16 JUNE 1973, Page 27

Non-medical matter

From Dr John Linklater Sir: Elected representatives of the British Medical Association at Folkestone last week decided by a massive majority that under no circumstances would they debase the prescription by using it as a vehicle for handing out contraceptives when no medical skill or judgment was involved.

The daily press at once carried headlines such as, " Doctors deal death blow to government free contraception plans." This misled some readers to suppose that doctors had voted generally against all family planning.

There are, of course, members of the medical profession who, for reasons of religious discipline or personal conviction decline to give contraceptive advice, and they must remain free to exercise their choice. There is also the question that a family planning and contraceptive service imposes a new heavy commitment which is not included in the present NHS contract, and appropriate fees ought to have been negotiated with the profession. It was not either ot these issues that roused the delegates at Folkestone, but the implicit suggestion that they would be required to write prescriptions for rubber sheaths.

The doctor's prescription has a very special significance. Most doctors train for six years or more before writing a prescription unsupervised, and it is intended exclusively for items necessary to treat disease. Oral contraceptives which may have dangerous side effects, requiring medical supervision, enter the same category.
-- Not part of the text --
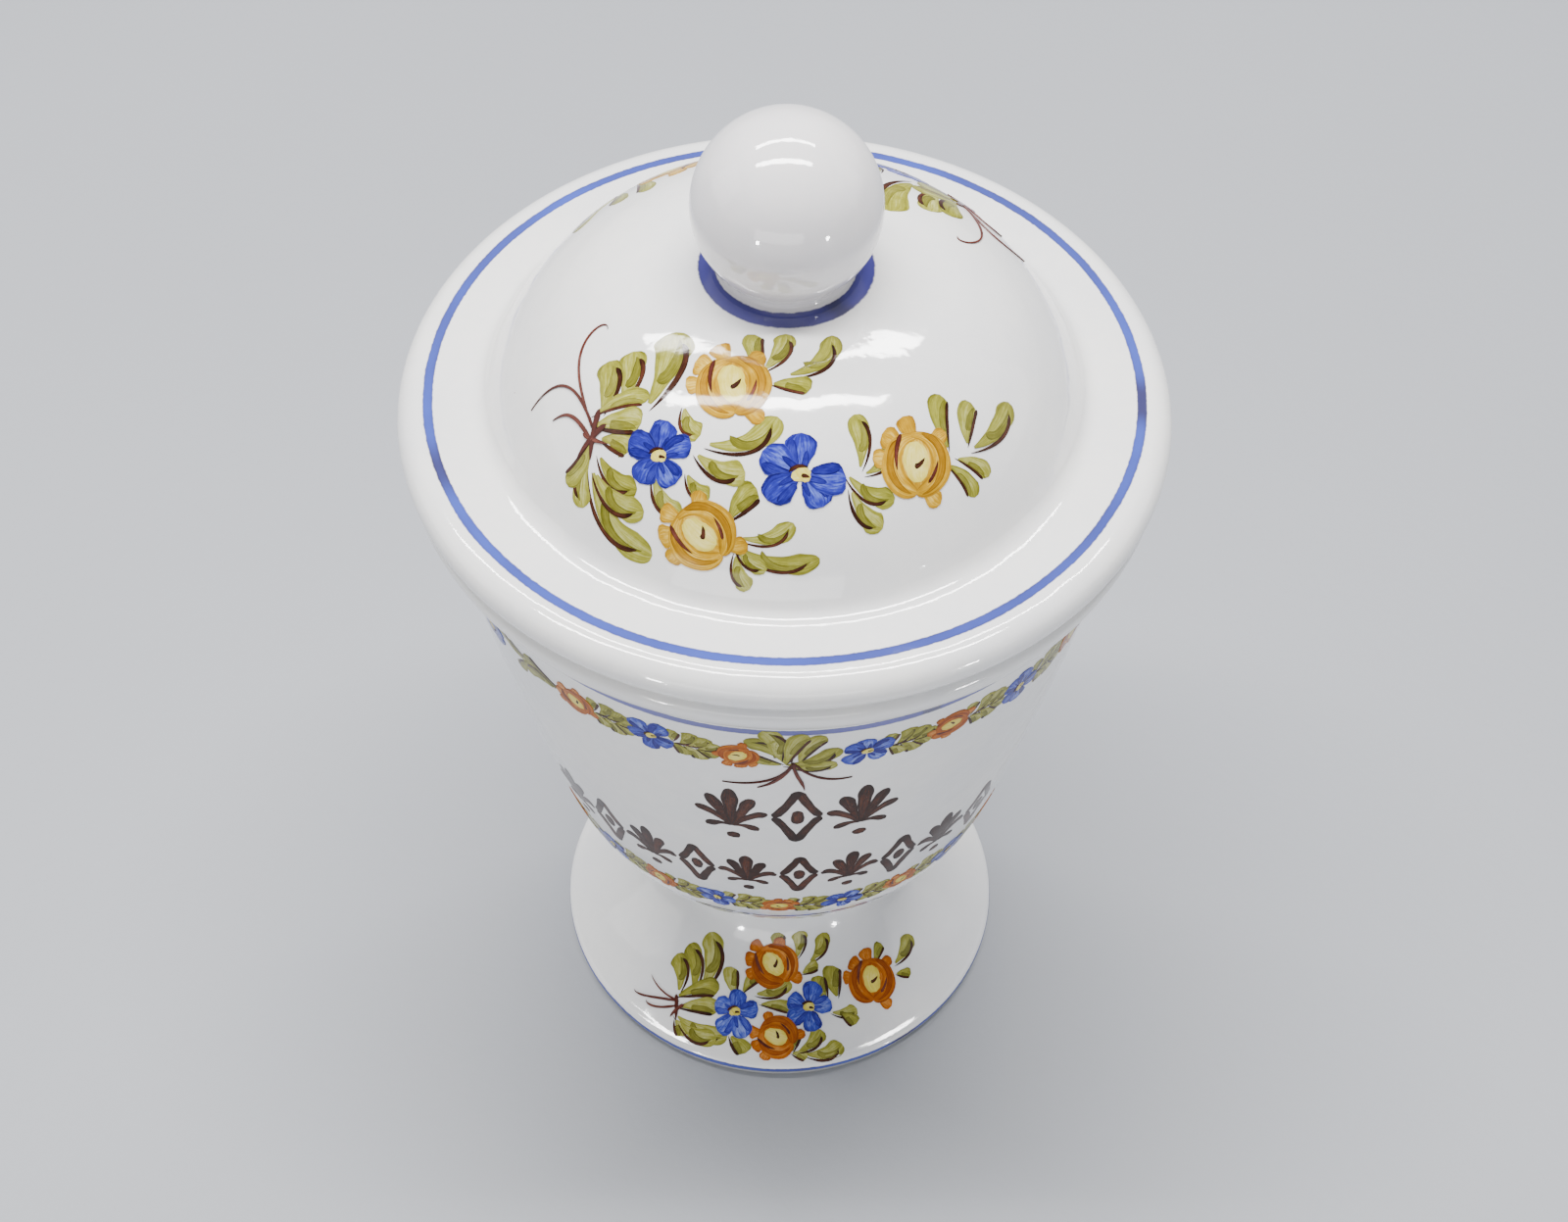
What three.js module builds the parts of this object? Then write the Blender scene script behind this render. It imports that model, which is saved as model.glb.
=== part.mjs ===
// Covered apothecary jar in tin-glazed earthenware. Lengths are in millimetres and +Z is up.
// The base rests on Z = 0 and every piece is thrown about the Z axis.
// The jar is a goblet bowl luted onto a hollow trumpet foot.
// The lid is a domed cover with a wide rolled brim, a locating flange and a ball knob.

import * as THREE from 'three'
import { mergeVertices } from 'three/addons/utils/BufferGeometryUtils.js'

// ---- driving dimensions ----

const SEGMENTS = 48
const GAP = 0.3

// foot
const FOOT_RADIUS = 53.9
const FOOT_EDGE_HEIGHT = 3.4
const FOOT_EDGE_ROUND = 1.9
const FOOT_RING_WIDTH = 6.5
const STEM_RADIUS = 23.5
const STEM_HEIGHT = 38.0
const JOINT_RADIUS = 26.0
const HOLLOW_RADIUS = 17.0
const HOLLOW_HEIGHT = 37.0

// bowl
const LINE_RADIUS = 69.3
const LINE_HEIGHT = 165.4
const WALL_LEAN_TOP = 7.7
const WALL_LEAN_LOW = 14.0
const WALL_BEND_RADIUS = 840
const BOTTOM_ROUND = 46.0
const WALL_THICKNESS = 6.0
const FLOOR_HEIGHT = 54.5
const MOUTH_RADIUS = 61.6
const LIP_RADIUS = 75.2
const LIP_HEIGHT = 178.6
const LIP_ROUND = 2.4

// lid cover
const BRIM_HEIGHT = 187.5
const BRIM_RADIUS = 76.4
const BRIM_ROUND = (BRIM_HEIGHT - LIP_HEIGHT - GAP) / 2
const DOME_RADIUS = 58.8
const DOME_RISE = 30.6
const DOME_POWER = 3.6
const DOME_FULLNESS = 1.12
const DOME_FILLET = 3.6
const COVER_THICKNESS = 5.5
const NECK_RADIUS = 13.6

// locating flange under the lid
const FLANGE_RADIUS = 60.2
const FLANGE_THICKNESS = 5.0
const FLANGE_DEPTH = 12.0

// knob
const BALL_RADIUS = 17.9
const BALL_HEIGHT = BRIM_HEIGHT + 45.3
const WAIST_RADIUS = 12.9
const VENT_RADIUS = 3.0
const BALL_BORE_RADIUS = 10.2

// ---- helpers ----

function radians(degrees) {
  return (degrees * Math.PI) / 180
}

// Points [radius, height] on an arc. Angles are in degrees, from outwards towards up.
function arc(centreRadius, centreHeight, size, from, to, steps) {
  const points = []
  for (let i = 0; i <= steps; i++) {
    const angle = radians(from + ((to - from) * i) / steps)
    points.push([centreRadius + size * Math.cos(angle), centreHeight + size * Math.sin(angle)])
  }
  return points
}

// Points on a cubic curve with two end points and two handles.
function curve(start, handleA, handleB, end, steps) {
  const points = []
  for (let i = 0; i <= steps; i++) {
    const t = i / steps
    const s = 1 - t
    const mix = (k) =>
      s * s * s * start[k] + 3 * s * s * t * handleA[k] + 3 * s * t * t * handleB[k] + t * t * t * end[k]
    points.push([mix(0), mix(1)])
  }
  return points
}

// The last point of an outline.
function last(points) {
  return points[points.length - 1]
}

// Turns an outline of [radius, height] about Z. It lists the outline with the clay on its left.
function turned(outline) {
  const flat = outline.map(([radius, height]) => new THREE.Vector2(Math.max(radius, 0), height))
  const lathe = new THREE.LatheGeometry(flat, SEGMENTS)
  lathe.rotateX(Math.PI / 2)
  lathe.deleteAttribute('normal')
  lathe.deleteAttribute('uv')
  const geometry = mergeVertices(lathe, 1e-4)
  const corners = geometry.index.array
  const kept = []
  for (let i = 0; i < corners.length; i += 3) {
    const [a, b, c] = [corners[i], corners[i + 1], corners[i + 2]]
    if (a !== b && b !== c && c !== a) kept.push(a, b, c)
  }
  geometry.setIndex(kept)
  geometry.computeVertexNormals()
  return geometry
}

// The signed volume of a closed mesh, positive when its faces look out.
function volume(geometry) {
  const place = geometry.attributes.position
  const corners = geometry.index.array
  const point = [new THREE.Vector3(), new THREE.Vector3(), new THREE.Vector3()]
  let sum = 0
  for (let i = 0; i < corners.length; i += 3) {
    for (let k = 0; k < 3; k++) point[k].fromBufferAttribute(place, corners[i + k])
    sum += point[0].dot(point[1].cross(point[2])) / 6
  }
  return sum
}

// Adds one piece, with its faces looking out.
function add(group, name, outline, material) {
  const geometry = turned(outline)
  if (volume(geometry) < 0) {
    const corners = Array.from(geometry.index.array)
    for (let i = 0; i < corners.length; i += 3) {
      const swap = corners[i + 1]
      corners[i + 1] = corners[i + 2]
      corners[i + 2] = swap
    }
    geometry.setIndex(corners)
    geometry.computeVertexNormals()
  }
  const mesh = new THREE.Mesh(geometry, material)
  mesh.name = name
  group.add(mesh)
}

function glaze(colour, roughness) {
  return new THREE.MeshStandardMaterial({ color: colour, roughness, metalness: 0 })
}

// ---- outlines ----

// The leaning wall and rounded bottom of the bowl, from the painted line down to a radius.
function bowlWall(line, inset, end) {
  const lean = radians(WALL_LEAN_TOP)
  const bendRadius = line - inset - WALL_BEND_RADIUS * Math.cos(lean)
  const bendHeight = LINE_HEIGHT + WALL_BEND_RADIUS * Math.sin(lean)
  const wall = arc(bendRadius, bendHeight, WALL_BEND_RADIUS, -WALL_LEAN_TOP, -WALL_LEAN_LOW, 6)
  const low = radians(WALL_LEAN_LOW)
  const size = BOTTOM_ROUND - inset
  const [wallRadius, wallHeight] = last(wall)
  const centre = wallRadius - size * Math.cos(low)
  const middle = wallHeight + size * Math.sin(low)
  const endAngle = (Math.acos((end - centre) / size) * 180) / Math.PI
  return [...wall, ...arc(centre, middle, size, -WALL_LEAN_LOW, -endAngle, 12).slice(1)]
}

// The bowl stands on the foot where its bottom has rounded in to the joint's radius.
const JOINT_HEIGHT = last(bowlWall(LINE_RADIUS, 0, JOINT_RADIUS))[1]

// The trumpet foot: luting pad, waisted stem, flared skirt, rounded edge, foot ring, open hollow.
function footOutline() {
  const top = JOINT_HEIGHT - GAP
  const skirt = curve(
    [STEM_RADIUS, STEM_HEIGHT],
    [STEM_RADIUS - 0.5, STEM_HEIGHT - 17],
    [STEM_RADIUS + 13, FOOT_EDGE_HEIGHT + 7.5],
    [FOOT_RADIUS - FOOT_EDGE_ROUND, FOOT_EDGE_HEIGHT + FOOT_EDGE_ROUND],
    14
  )
  const edge = arc(
    FOOT_RADIUS - FOOT_EDGE_ROUND,
    FOOT_EDGE_HEIGHT,
    FOOT_EDGE_ROUND,
    72,
    -20,
    4
  )
  const hollow = curve(
    [FOOT_RADIUS - FOOT_RING_WIDTH - 1.2, 1.2],
    [HOLLOW_RADIUS + 15, 7],
    [HOLLOW_RADIUS + 0.5, 14],
    [HOLLOW_RADIUS, HOLLOW_HEIGHT - 9],
    10
  )
  return [
    [0, top],
    [JOINT_RADIUS - 0.8, top],
    [JOINT_RADIUS, top - 0.8],
    [STEM_RADIUS + 0.9, STEM_HEIGHT + 3.2],
    ...skirt,
    ...edge,
    [FOOT_RADIUS - 1.1, 0],
    [FOOT_RADIUS - FOOT_RING_WIDTH, 0],
    ...hollow,
    [HOLLOW_RADIUS - 2.6, HOLLOW_HEIGHT - 2.6],
    [HOLLOW_RADIUS - 8, HOLLOW_HEIGHT],
    [0, HOLLOW_HEIGHT],
  ]
}

// The bowl: cup with a coved, turned-out lip on which the lid rests.
function bowlOutline() {
  const lip = arc(LIP_RADIUS - LIP_ROUND, LIP_HEIGHT - LIP_ROUND, LIP_ROUND, 90, -10, 5)
  const cove = curve(
    [LIP_RADIUS - 0.4, LIP_HEIGHT - 4.2],
    [LIP_RADIUS - 1.6, LIP_HEIGHT - 8.2],
    [LINE_RADIUS + 0.9, LINE_HEIGHT + 4.6],
    [LINE_RADIUS, LINE_HEIGHT],
    5
  )
  const outside = bowlWall(LINE_RADIUS, 0, JOINT_RADIUS)
  const inside = bowlWall(LINE_RADIUS, WALL_THICKNESS, JOINT_RADIUS).reverse()
  const round = inside.filter(([, height]) => height > FLOOR_HEIGHT + 2)
  return [
    [0, FLOOR_HEIGHT],
    [round[0][0] - 12, FLOOR_HEIGHT],
    [round[0][0] - 4.5, FLOOR_HEIGHT + 0.7],
    ...round,
    [MOUTH_RADIUS, LIP_HEIGHT - 6],
    [MOUTH_RADIUS, LIP_HEIGHT - 1.2],
    [MOUTH_RADIUS + 1.2, LIP_HEIGHT],
    ...lip,
    ...cove,
    ...outside.slice(1),
    [0, JOINT_HEIGHT],
  ]
}

// The height of the dome over the brim at a radius.
function domeRise(radius) {
  return DOME_RISE * Math.pow(1 - Math.pow(radius / DOME_RADIUS, DOME_POWER), 1 / DOME_FULLNESS)
}

// The cover: dome, fillet, flat brim, rolled edge and hollow underside.
function coverOutline() {
  const dome = []
  for (const radius of [NECK_RADIUS, 18, 24, 30, 35, 40, 44, 48, 51, 53.5, 55.5, 57]) {
    dome.push([radius, BRIM_HEIGHT + domeRise(radius)])
  }
  const fillet = curve(
    [DOME_RADIUS - 0.9, BRIM_HEIGHT + domeRise(DOME_RADIUS - 0.9)],
    [DOME_RADIUS, BRIM_HEIGHT + 0.9],
    [DOME_RADIUS + DOME_FILLET * 0.5, BRIM_HEIGHT],
    [DOME_RADIUS + DOME_FILLET * 1.5, BRIM_HEIGHT],
    4
  )
  const edge = arc(BRIM_RADIUS - BRIM_ROUND, BRIM_HEIGHT - BRIM_ROUND, BRIM_ROUND, 90, -90, 10)
  const underside = []
  for (const radius of [52.5, 50.5, 47, 42, 36, 28, 18, VENT_RADIUS]) {
    const scale = DOME_RADIUS / (DOME_RADIUS - COVER_THICKNESS)
    const rise = domeRise(radius * scale) - COVER_THICKNESS
    underside.push([radius, BRIM_HEIGHT + rise])
  }
  return [
    [VENT_RADIUS, BRIM_HEIGHT + domeRise(VENT_RADIUS)],
    ...dome,
    ...fillet,
    ...edge,
    [FLANGE_RADIUS - FLANGE_THICKNESS - 1.5, BRIM_HEIGHT - 2 * BRIM_ROUND],
    ...underside,
    [VENT_RADIUS, BRIM_HEIGHT + domeRise(VENT_RADIUS)],
  ]
}

// The ring that drops inside the mouth and keeps the lid centred.
function flangeOutline() {
  const top = BRIM_HEIGHT - 2 * BRIM_ROUND - GAP
  const low = top - FLANGE_DEPTH
  const inner = FLANGE_RADIUS - FLANGE_THICKNESS
  return [
    [FLANGE_RADIUS, top],
    [FLANGE_RADIUS, top - 1],
    [FLANGE_RADIUS - 0.4, low + 2.2],
    [FLANGE_RADIUS - 1.8, low + 0.4],
    [FLANGE_RADIUS - 2.6, low],
    [inner + 0.8, low + 0.4],
    [inner, low + 2.2],
    [inner, top],
    [FLANGE_RADIUS, top],
  ]
}

// The knob: a hollow ball on a short neck, vented down through the cover.
function knobOutline() {
  const foot = BRIM_HEIGHT + domeRise(NECK_RADIUS) + GAP
  const waistAngle = (Math.acos(WAIST_RADIUS / BALL_RADIUS) * 180) / Math.PI
  const ball = arc(0, BALL_HEIGHT, BALL_RADIUS, 90, -waistAngle, 17)
  const bore = arc(
    0,
    BALL_HEIGHT,
    BALL_BORE_RADIUS,
    -(Math.acos(VENT_RADIUS / BALL_BORE_RADIUS) * 180) / Math.PI,
    90,
    9
  )
  return [
    ...ball,
    [WAIST_RADIUS - 0.2, BALL_HEIGHT - BALL_RADIUS * Math.sin(radians(waistAngle)) - 0.8],
    [NECK_RADIUS, foot],
    [VENT_RADIUS, BRIM_HEIGHT + DOME_RISE + GAP],
    ...bore,
  ]
}

// ---- assembly ----

const jar = new THREE.Group()
jar.name = 'apothecary_jar'
add(jar, 'jar_foot', footOutline(), glaze(0xe6e7ec, 0.14))
add(jar, 'jar_bowl', bowlOutline(), glaze(0xe9eaee, 0.13))
add(jar, 'lid_cover', coverOutline(), glaze(0xeeeeef, 0.12))
add(jar, 'lid_flange', flangeOutline(), glaze(0xe4e2de, 0.2))
add(jar, 'lid_knob', knobOutline(), glaze(0xeae7e8, 0.11))

export default jar
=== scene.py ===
import math
import random

import bpy
import numpy as np
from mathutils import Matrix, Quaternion, Vector


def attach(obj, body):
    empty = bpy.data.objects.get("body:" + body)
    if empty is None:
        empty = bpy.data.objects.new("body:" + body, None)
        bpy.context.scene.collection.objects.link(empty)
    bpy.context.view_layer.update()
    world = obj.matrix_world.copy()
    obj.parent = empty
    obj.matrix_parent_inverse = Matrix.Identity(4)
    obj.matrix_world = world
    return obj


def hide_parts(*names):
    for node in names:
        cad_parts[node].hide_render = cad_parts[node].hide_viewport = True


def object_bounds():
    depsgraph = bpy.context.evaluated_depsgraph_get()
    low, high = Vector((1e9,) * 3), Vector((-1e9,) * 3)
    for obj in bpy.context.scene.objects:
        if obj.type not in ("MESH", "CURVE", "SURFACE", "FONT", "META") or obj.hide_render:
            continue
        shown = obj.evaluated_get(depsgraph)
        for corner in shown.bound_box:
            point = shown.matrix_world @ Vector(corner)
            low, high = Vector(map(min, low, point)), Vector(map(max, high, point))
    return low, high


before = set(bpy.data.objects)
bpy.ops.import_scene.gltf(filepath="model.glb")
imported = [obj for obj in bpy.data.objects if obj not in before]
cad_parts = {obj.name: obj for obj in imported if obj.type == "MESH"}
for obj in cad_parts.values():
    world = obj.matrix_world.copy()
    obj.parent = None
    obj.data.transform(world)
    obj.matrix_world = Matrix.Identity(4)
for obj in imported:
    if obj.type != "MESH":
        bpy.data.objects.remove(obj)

# The covered apothecary jar. Outlines are in millimetres (radius, height) about +Z, as in the CAD.
# Azimuths are in degrees from the front (-Y) towards +X.

CAD_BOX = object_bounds()
MM = 0.001
SIDES = 288             # faces round the axis of a turned piece
SHARP_FROM = 50         # degrees between two faces that makes their edge a sharp one
brush_hand = random.Random(11)

# ---- dimensions in mm and degrees, as in the CAD model but for a tighter DOME_FILLET ----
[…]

If doctors had agreed to abandon that jealously guarded principle by prescribing rubber sheaths, we could shortly see prescriptions used for rubber teats, comforters, even nappies or any other item that the government might suddenly see fit to hand out free of charge.

In any case it is a ridiculous waste of national resources to employ a doctor where a slot machine can do the job.

The government can perfectly well carry on with its plans. however, by making alternative arrangements for the issue of those contraceptives which do not require any clinical judgment or medical supervision. Indeed members could well arrange that locally, in their own constituencies, perhaps even delegating the responsibility if they feel that they are otherwise too heavily occupied.